I was your age when I started down the same route though hoping to adopt internationally. I had to change countries, and also several times, home study agencies (agencies either lied or closed in several cases). I eventually ended up with great agencies in both cases, and adopted my daughter at age 15, when I was in my 60’s! We’re the right family for each other, but it has been intense, it definitely would have been easier in her case to adopt much younger as she has significant medical and attachment issues from many years without family, in orphanages.

Definitely my advice would be to build your community of support of adoptive families any way you can….tell friends, volunteer, ask your home study agency for references of similar people who’ve adopted as well as groups and call them etc. Also if you may be adopting transracially build your own knowledge and friendships with others in other cultures.

Feel free to come on here any time, or pm me, and good luck to you!

Posted by Happy Camper on May 18, 2017 at 12:28pm

Just catching up, and I really appreciate all of your responses.  I have visions of beautiful families here, and learning about some of the challenges.

To Anne333, I’m in your shoes as well. While I do have family nearby, it’s not the kind of family that will be helping me out at all. Your statement about life being very different now but never wanting to go back, very encouraging.

I announced my plans this week to my sister, who is a mom to my teen niece, and she mentioned that adoption, to her, ‘would be like babysitting someone else’s kid’. Her daughter then shared her concern that she wouldn’t want my child to attend her same school and she doesn’t want to ever babysit. I don’t begrudge them for their views, but it does reinforce for me that I need to look elsewhere for my support, and I’ve decided their views will help prepare me for tolerance of the real world. I ended our conversation humorously by asking them both if maybe I wasn’t really related to them.

Posted by JMD15 on May 18, 2017 at 4:12pm

More later….

Posted by JMD15 on May 18, 2017 at 4:15pm

So very sorry to hear of your family response.  While my family resides on the other coast, the initial response was VERY mixed.  I will share that everyone now embraces my children as equal parts of the family when we visit, it just took time for some (particularly my mother) to adjust to the concept.  I would offer to be patient and not react or respond to negative comments, “advice”, or whatever may be said - I simply acted like they had always been part of the family, and over time the acceptance has come.  Praying for much happiness for you and your soon to be child.

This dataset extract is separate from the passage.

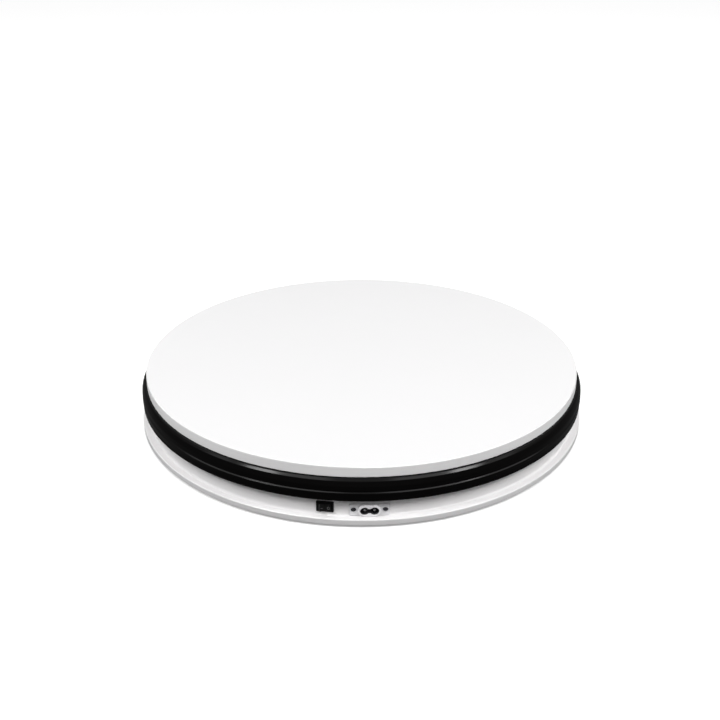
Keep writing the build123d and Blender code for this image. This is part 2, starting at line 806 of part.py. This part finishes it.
def lead_switch_to_motor():
    """Switched live, from the switch's far blade to the motor."""
    entry = -motor_radius - lead_block_depth
    return lead("lead_switch_to_motor", [
        wall_point(-blade_offset, blade_tip_radius, switch_height, switch_angle),
        wall_point(-blade_offset, blade_tip_radius - 12, switch_height, switch_angle),
        (-27.6, -170, 13.4),
        (-20.5, -159, 9.9),
        (-12.5, -149, 7.7),
        (-6.0, -135, lead_floor),
        (-3.6, -112, lead_floor),
        (-4.4, -87, lead_floor),
        (-3.4, -64, lead_floor),
        (-2.6, -51, 9.2),
        (-2.5, -42, 14.5),
        (-2.5, entry, 14.5)])


def lead_inlet_to_motor():
    """Neutral, from the inlet's right contact to the motor."""
    right = inlet_pin_pitch / 2
    entry = -motor_radius - lead_block_depth
    return lead("lead_inlet_to_motor", [
        wall_point(right, blade_tip_radius, inlet_height, inlet_angle),
        wall_point(right, blade_tip_radius - 12, inlet_height, inlet_angle),
        (10.6, -172, 11.8),
        (9.0, -160, 9.2),
        (6.2, -147, 7.5),
        (3.8, -128, lead_floor),
        (4.4, -103, lead_floor),
        (3.6, -79, lead_floor),
        (3.8, -62, lead_floor),
        (2.6, -51, 9.2),
        (2.5, -42, 14.5),
        (2.5, entry, 14.5)])


def cable_clip(y):
    """A saddle on the tray's floor over the two motor leads."""
    saddle = block(20, 8, floor_top, floor_top + 5.0, y=y)
    saddle = fillet(saddle.edges().filter_by(Axis.Y).sort_by(Axis.Z)[-2:], 1.5)
    return saddle - block(13, 10, floor_top - 1, floor_top + 3.0, y=y)


# ---------------------------------------------------------------- every node
def write_base():
    save("base_shell", base_shell())
    save("foot_screws", *[around(foot_screw(), angle) for angle in support_angles()])
    save("motor_can", motor_can())
    save("motor_gearbox", motor_gearbox())
    save("motor_bridge", motor_bridge())
    save("motor_screws", *motor_screws())
    save("motor_nuts", *motor_nuts())
    save("bridge_screws", *bridge_screws())
    save("inlet_body", inlet_body())
    save("inlet_contacts", inlet_contact(-1), inlet_contact(1))
    save("inlet_screws", inlet_screw(-1), inlet_screw(1))
    save("inlet_nuts", inlet_nut(-1), inlet_nut(1))
    save("switch_body", switch_body())
    save("switch_terminals", switch_terminal(-1), switch_terminal(1))
    save("switch_rocker", switch_rocker())
    save("lead_inlet_to_switch", lead_inlet_to_switch())
    save("lead_switch_to_motor", lead_switch_to_motor())
    save("lead_inlet_to_motor", lead_inlet_to_motor())
    save("cable_clips", cable_clip(-118), cable_clip(-82))


def write_platter():
    save("top_plate", top_plate())
    save("trim_ring", trim_ring())
    save("trim_screws", *trim_screws())
    save("roller_track", roller_track())
    save("track_screws", *track_screws())
    save("drive_hub", drive_hub())
    save("hub_screws", *hub_screws())
    save("motor_shaft", motor_shaft())


def write_supports():
    makers = {"foot": foot, "roller_bracket": roller_bracket, "roller_axle": roller_axle,
              "roller_hub": roller_hub, "roller_tyre": roller_tyre}
    for name, maker in makers.items():
        piece = maker()
        for index, angle in enumerate(support_angles(), start=1):
            save(f"{name}_{index}", around(piece, angle))
    clip = axle_clip()
    save("axle_clips", *[around(clip, angle) for angle in support_angles()])
    pairs = [around(screw, angle) for angle in support_angles() for screw in bracket_screws()]
    save("bracket_screws", *pairs)


os.makedirs("parts", exist_ok=True)
write_base()
write_platter()
write_supports()
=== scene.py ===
import math

import bmesh
import bpy
from mathutils import Matrix, Vector


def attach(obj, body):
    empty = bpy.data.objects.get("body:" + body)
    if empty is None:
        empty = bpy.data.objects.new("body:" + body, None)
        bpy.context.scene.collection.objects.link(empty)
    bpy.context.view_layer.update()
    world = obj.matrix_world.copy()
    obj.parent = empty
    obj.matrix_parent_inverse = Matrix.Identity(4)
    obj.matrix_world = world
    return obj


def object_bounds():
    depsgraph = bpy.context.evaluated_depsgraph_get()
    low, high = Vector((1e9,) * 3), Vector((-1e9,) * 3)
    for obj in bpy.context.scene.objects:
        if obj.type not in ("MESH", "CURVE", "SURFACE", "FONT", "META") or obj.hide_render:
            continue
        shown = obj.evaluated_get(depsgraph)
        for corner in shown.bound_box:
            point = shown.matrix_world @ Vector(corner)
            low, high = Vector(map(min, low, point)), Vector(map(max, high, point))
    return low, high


# Looks for the motorised turntable display stand. Metres, +Z up, the front faces -Y.
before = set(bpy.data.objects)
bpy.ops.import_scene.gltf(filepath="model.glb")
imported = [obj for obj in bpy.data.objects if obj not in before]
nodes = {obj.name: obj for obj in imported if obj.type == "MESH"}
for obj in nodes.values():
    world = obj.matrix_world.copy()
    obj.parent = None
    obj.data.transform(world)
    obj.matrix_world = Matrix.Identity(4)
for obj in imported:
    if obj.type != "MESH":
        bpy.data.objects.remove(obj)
cad_low, cad_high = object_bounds()
scene = bpy.context.scene

support_count = 6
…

Posted by Anne333 on May 18, 2017 at 9:36pm

Another reply is ...to say I used to feel a little bit the same but I’ve learned that people who adopt are as close to their adopted children as their biological children. Then ask if she ever plans to marry, or have a close relationship with someone else,?  Even if that person is not related by blood?!

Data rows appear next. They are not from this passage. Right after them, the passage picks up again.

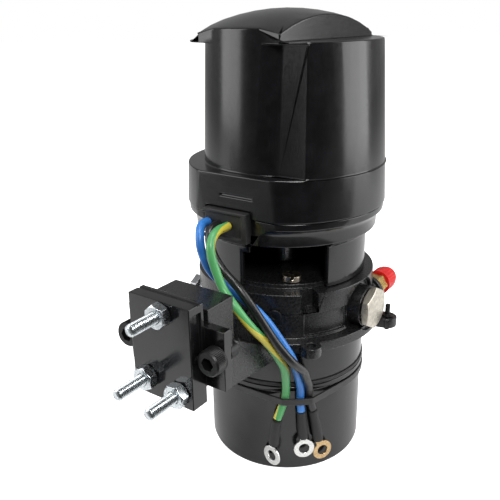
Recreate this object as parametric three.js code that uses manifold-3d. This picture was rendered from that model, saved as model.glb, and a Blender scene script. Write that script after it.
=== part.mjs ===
// Electro-hydraulic pump unit: reservoir, pump manifold, DC motor under a domed cover, side bracket with studs.
// Millimetres, +Z up. The origin is the centre of the reservoir's flat bottom, the bracket points along -X
// and the hexagonal filler plug along -Y.

import * as THREE from 'three';
import { mergeVertices } from 'three/addons/utils/BufferGeometryUtils.js';
import Module from 'manifold-3d';

const wasm = await Module();
wasm.setup();

// ---------------------------------------------------------------- driving dimensions

const GAP = 0.3;              // clearance between neighbouring pieces
const BIG = 200;              // longer than any cut

const CAN = { r: 46, wall: 2.6, top: 57, beadR: 47.2, bead: 2.8, floor: 3, edge: 3 };
const SEAL = { rOut: 47.3, rIn: 42.6, top: 59.6 };
const NECK = { r: 46.6, rIn: 40, top: 82.4 };
const FLANGE = { r: 55.6, bottom: 82.7, top: 88.4 };
const EARS = { places: [[226, 57.4], [283.5, 61.5], [27, 57.4], [103.5, 61.5]], padR: 5.4, hole: 2.6 };
const CASTING = { rLow: 49.4, rHigh: 51, step: 103.6, top: 114.4, landR: 42, landTop: 116.8 };
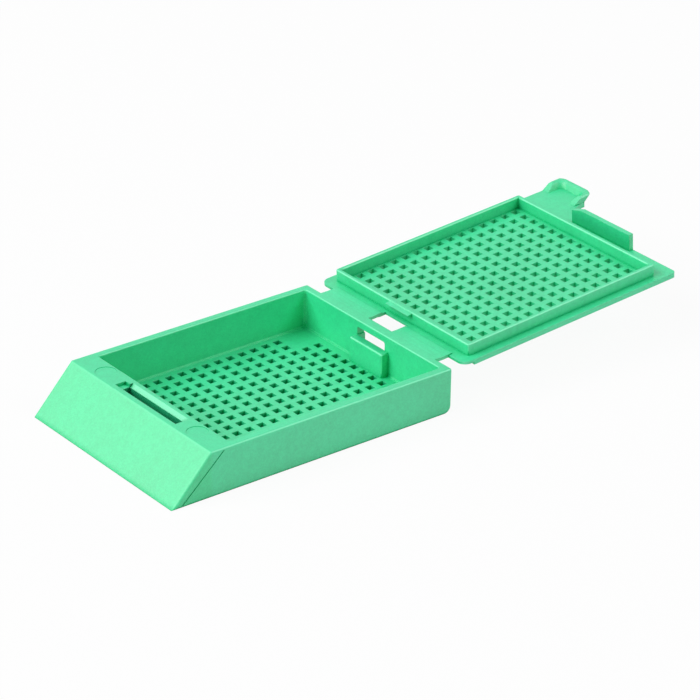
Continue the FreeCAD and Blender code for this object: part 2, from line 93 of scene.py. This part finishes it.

I’d definitely say something to your niece too. “So do you not speak to anyone in your school who isn’t related to you?” Or “I’d be sad if you didn’t want to be close with our family any more, we’d really miss you.”

Posted by Happy Camper on May 19, 2017 at 12:51pm
Posted by Happy Camper on May 19, 2017 at 12:52pm

I am 51 turning 52 in July. We are completing our home study and applying to adopt siblings internationally - a boy age 6 and a girl age 9. It’s never too late to adopt. I was worried about my age too but there are so many older children who need homes. Most people wants babies and toddlers. You are doing a wonderful thing by adopting teens. You should definitely be able to get a teenage girl. We originally started with the plan to adopt through the US foster care system but we had a lot of trouble with the social workers so we switched to international adoption. We saw so many teenagers who needed homes. As long as you can hang in there and be patient with the bureaucracy of the US foster care system and try to find a good agency and a good social worker to represent you, that will make it a lot easier. Hopefully, your state’s foster care system will be better than mine.